Federation President Cliff Rosenthal told Credit Union Journal that he is concerned that small and community development CUs are not receiving necessary consideration from examiners due to the fact they often operate on thinner margins, have a different structure, and that NCUA's field team is not adequately understanding or paying attention to their special needs.

"Like the rest of the movement, there has been widespread dissatisfaction," Rosenthal said. "There is resignation at best, and more than that, there continues to be discontent among our members on this."

As an example of the pressure NCUA is placing on small credit unions, Rosenthal shared that a CU under $1 million in assets with more than 25% net worth made the Federation aware that NCUA is pressuring it to merge. "Now what do you make of that?"

Rosenthal questioned whether the problem is a lack of examiner skill, lack of attention to NCUA guidance on examining small credit unions, or a lack of focus on where the true risk to the NCUSIF lies. "I don't know if NCUA is attuned to the level and pattern of material risk. How do you make sense of the fact our small credit unions report such extreme pressure from examiners when they represent for the most part a miniscule risk to share insurance fund?"

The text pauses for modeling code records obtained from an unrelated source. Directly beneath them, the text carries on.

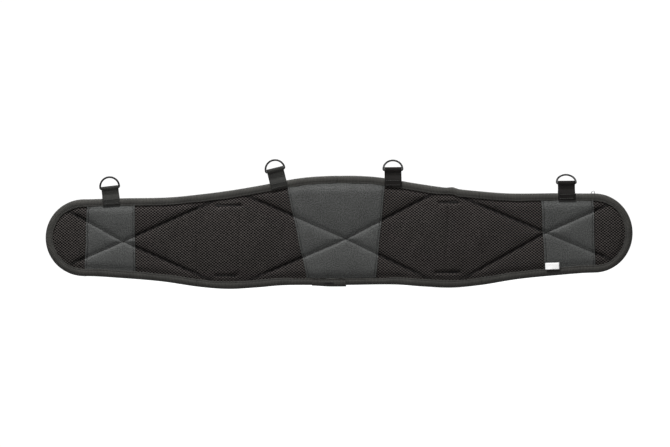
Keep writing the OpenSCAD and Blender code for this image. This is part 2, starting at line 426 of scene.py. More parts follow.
def grid_faces(rows, cols, first=0, flip=False):
    i, j = np.meshgrid(np.arange(rows - 1), np.arange(cols - 1), indexing="ij")
    a = first + i * cols + j
    quads = np.stack([a, a + 1, a + cols + 1, a + cols], axis=-1).reshape(-1, 4)
    return quads[:, ::-1] if flip else quads


def slab(name, outer, inner, material, uv=None):
    """A closed layer between two grids of points, outer seen from -Y when rows go up."""
    rows, cols = outer.shape[:2]
    count = rows * cols
    border = np.concatenate([np.arange(cols), np.arange(1, rows) * cols + cols - 1,
                             (rows - 1) * cols + np.arange(cols - 2, -1, -1),
                             np.arange(rows - 2, 0, -1) * cols])
    after = np.roll(border, -1)
    walls = np.stack([border, border + count, after + count, after], axis=-1)
    faces = np.vstack([grid_faces(rows, cols), grid_faces(rows, cols, count, True), walls])
    points = np.vstack([outer.reshape(-1, 3), inner.reshape(-1, 3)])
    if uv is None:
        uv = points[:, [0, 2]]
    else:
        uv = np.vstack([uv.reshape(-1, 2)] * 2)
    return make(name, points, faces, material, uv, flat=len(walls))


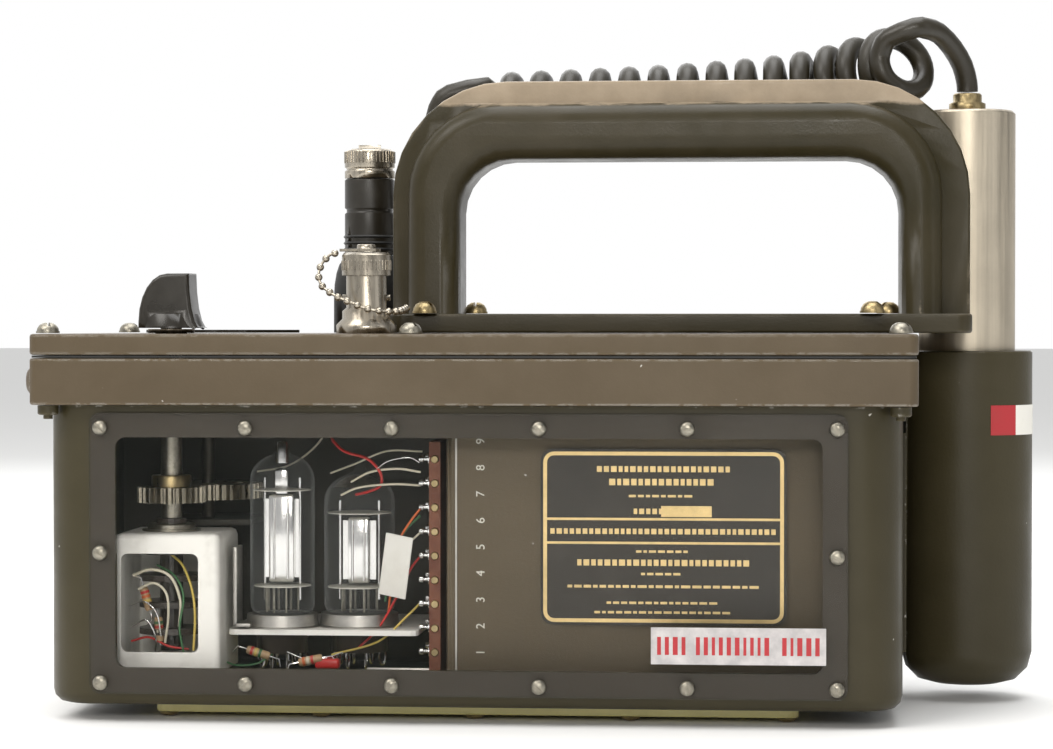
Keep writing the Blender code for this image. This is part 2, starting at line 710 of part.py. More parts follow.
def round_head(radius, height):
    """A round screw head on a thin washer face, standing on z = 0."""
    washer = height * 0.25
    dome = [(radius * sin(radians(a)), washer + (height - washer) * cos(radians(a)))
            for a in (0, 30, 60, 86)]
    return turned(dome + [(radius, washer * 0.8), (radius, 0), (0, 0)], 16)


def make_panel_screws():
    x = LID_LENGTH / 2 - PANEL_SCREW_INSET
    y = LID_DEPTH / 2 - PANEL_SCREW_INSET
    columns = (-x, LEFT + PANEL_SCREW_MIDDLE, x)
    places = [(column, row) for row in (-y, y) for column in columns]
    for number, (column, row) in enumerate(places, 1):
        head = round_head(PANEL_HEAD_RADIUS, PANEL_HEAD_HEIGHT)
        show(head, f"panel_screw_{number}", "steel", (column, row, Z_TOP + SEAT))


def make_strap_stud():
    neck = STUD_REACH * 0.35
    dome = [(STUD_RADIUS * sin(radians(a)), neck + (STUD_REACH - neck) * cos(radians(a)))
            for a in (0, 40, 76)]
    stud = turned(dome + [(STUD_RADIUS, neck), (STUD_RADIUS * 0.55, neck),
                          (STUD_RADIUS * 0.55, 0), (0, 0)], 16)
    place = (LEFT - SEAT, FRONT + STUD_FROM_FRONT, Z_COLLAR + COLLAR_HEIGHT / 2)
    show(stud, "strap_stud", "panel_paint", place, (0, -pi / 2, 0))


# ---------------------------------------------------------------- well, probe and cord


def make_well():
    inner = WELL_RADIUS - WELL_WALL
    lip = PROBE_RADIUS + 2 * RUNNING
    height = WELL_RIM - Z_CASE
    foot = WELL_FOOT_ROUND
    outer_foot = [(WELL_RADIUS - foot + foot * cos(radians(a)), foot - foot * sin(radians(a)))
                  for a in (0, 30, 60, 90)]
    inner_foot = [(inner - foot + foot * cos(radians(a)),
                   WELL_WALL + foot - foot * sin(radians(a))) for a in (90, 45, 0)]
    profile = [(0, WELL_WALL)] + inner_foot
    profile += [(inner, height - WELL_LIP), (lip, height - WELL_LIP), (lip, height - WELL_EDGE),
                (lip + WELL_EDGE, height), (WELL_RADIUS - WELL_EDGE, height),
                (WELL_RADIUS, height - WELL_EDGE)]
    well = turned(profile + outer_foot + [(0, 0)], 40)
    web_length = WELL_GAP + WELL_WALL * 0.6
    web = block(web_length, WELL_WEB_WIDTH, CASE_HEIGHT - 2 * foot)
    start = CASE_LENGTH / 2 + SEAT
    fuse(well, as_cutter(web, (start + web_length / 2, WELL_Y, Z_CASE + foot)))
    show(well, "probe_well", "olive_paint", (WELL_X, WELL_Y, Z_CASE))


def make_probe():
    floor = Z_CASE + WELL_WALL + RUNNING
    tube_foot = floor + PROBE_CAP_HEIGHT + SEAT
    radius = PROBE_RADIUS
    taper = radius * PROBE_TAPER_TO
    cap = turned([(0, PROBE_CAP_HEIGHT), (taper, PROBE_CAP_HEIGHT),
                  (taper, PROBE_CAP_HEIGHT * 0.6), (radius * 0.5, 0), (0, 0)], 28)
    show(cap, "probe_end_cap", "black_plastic", (WELL_X, WELL_Y, floor))
    length = PROBE_TOP - tube_foot
    body = turned([(0, length), (radius - PROBE_EDGE, length), (radius, length - PROBE_EDGE),
                   (radius, PROBE_TAPER), (taper, 0), (0, 0)], 40)
    show(body, "probe_tube", "satin_aluminium", (WELL_X, WELL_Y, tube_foot))
    flange = GLAND_HEIGHT * 0.5
    gland = turned([(0, GLAND_HEIGHT), (GLAND_NUT_RADIUS * 0.9, GLAND_HEIGHT),
                    (GLAND_NUT_RADIUS, GLAND_HEIGHT - GLAND_EDGE), (GLAND_NUT_RADIUS, flange),
                    (GLAND_FLANGE_RADIUS, flange - GLAND_EDGE), (GLAND_FLANGE_RADIUS, 0),
                    (0, 0)], 24)
    show(gland, "probe_gland", "brass", (WELL_X, WELL_Y, PROBE_TOP + SEAT))


def make_panel_gland():
    height = PANEL_GLAND_HEIGHT
    radius = PANEL_GLAND_RADIUS
    gland = turned([(0, height), (radius * 0.62, height), (radius * 0.75, height * 0.62),
                    (radius, height * 0.55), (radius, 0), (0, 0)], 24)
    show(gland, "panel_gland", "brass", (GLAND_X, GLAND_Y, Z_TOP + SEAT))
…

Rosenthal added the pressure small CUs are feeling is a direct result of NCUA being overly aggressive in evaluating loan portfolios and increasing the allowance for loan losses "beyond what is justified. That barn door is being so hammered and cemented shut that perhaps the real hot spots and dangers are not receiving adequate and proper attention."

Rosenthal noted that NCUA's performance around the Treasury Department's Community Development Capital Initiative was "exceptionally good and greatly appreciated" by the Federation.

Another source, requesting anonymity, offered another perspective, insisting a big reason small credit unions are receiving increased NCUA pressure is because they do not possess the resources of larger credit unions. "They do not have the on-staff attorneys or internal audit staff to fight back. They are easier for NCUA to push around and are easily manipulated into merger."